Ekpyrotic Non-Gaussianity -- A Review
Jean-Luc Lehners
TL;DR
The paper surveys non-Gaussianity in ekpyrotic and cyclic cosmologies, focusing on the entropic mechanism that first generates nearly scale-invariant entropy perturbations and then converts them to curvature perturbations. It presents explicit predictions for higher-order statistics under two conversion scenarios: ekpyrotic conversion yields $f_{NL}=-\frac{5}{12}c_1^2$ and $g_{NL}=\frac{25}{108}c_1^4$, while kinetic conversion yields $f_{NL} \approx \frac{3}{2}\kappa_3\sqrt{\epsilon}+5$ and $g_{NL} \approx 100\big(\frac{\kappa_4}{60}+\frac{\kappa_3^2}{80}-\frac{2}{5}\big)\epsilon$, with $\tau_{NL}=\frac{36}{25}f_{NL}^2$. The tilt of the entropy spectrum is $n_s-1=\frac{2}{\epsilon}-\frac{\epsilon_{,N}}{\epsilon^2}$, allowing $0.97\lesssim n_s\lesssim 1.02$, and the paper discusses how these predictions compare with current and near-future observational constraints.

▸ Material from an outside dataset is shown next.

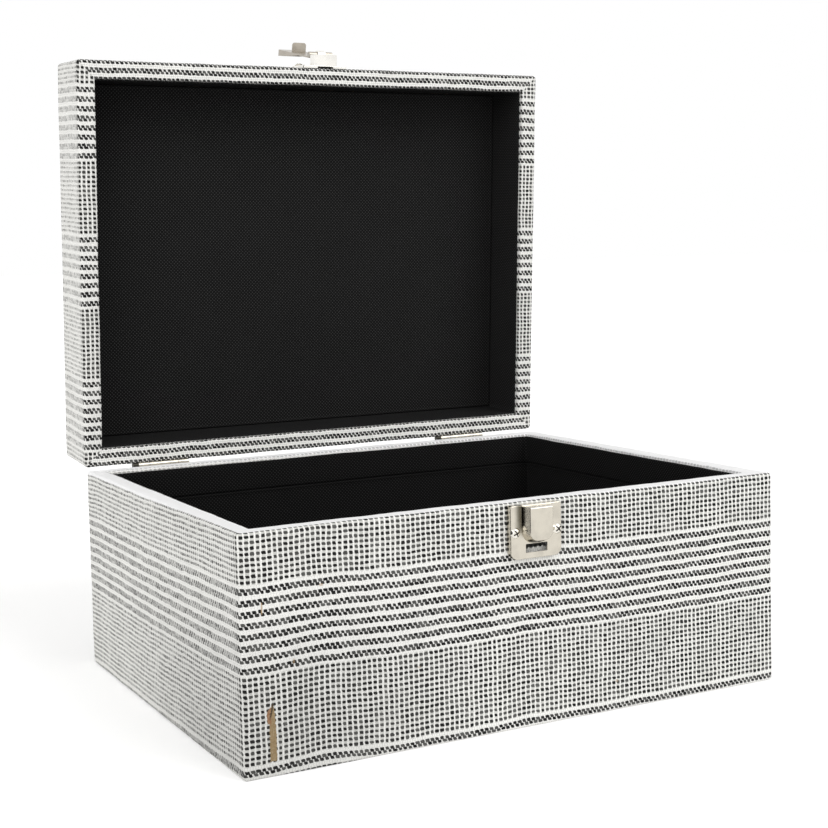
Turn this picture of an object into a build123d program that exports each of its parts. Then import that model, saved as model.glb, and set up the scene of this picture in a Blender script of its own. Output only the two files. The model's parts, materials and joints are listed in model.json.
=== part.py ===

The results show that kinetic conversion could yield observable local non-Gaussianity, while ekpyrotic conversion is currently increasingly constrained, and the overall framework provides a critical test for distinguishing ekpyrotic/cyclic cosmology from inflationary models, especially in the absence or presence of primordial gravitational waves.
Abstract
Ekpyrotic models and their cyclic extensions solve the standard cosmological flatness, horizon and homogeneity puzzles by postulating a slowly contracting phase of the universe prior to the big bang. This ekpyrotic phase also manages to produce a nearly scale-invariant spectrum of scalar density fluctuations, but, crucially, with significant non-gaussian corrections. In fact, some versions of ekpyrosis are on the borderline of being ruled out by observations, while, interestingly, the best-motivated models predict levels of non-gaussianity that will be measurable by near-future experiments. Here, we review these predictions in detail, and comment on their implications.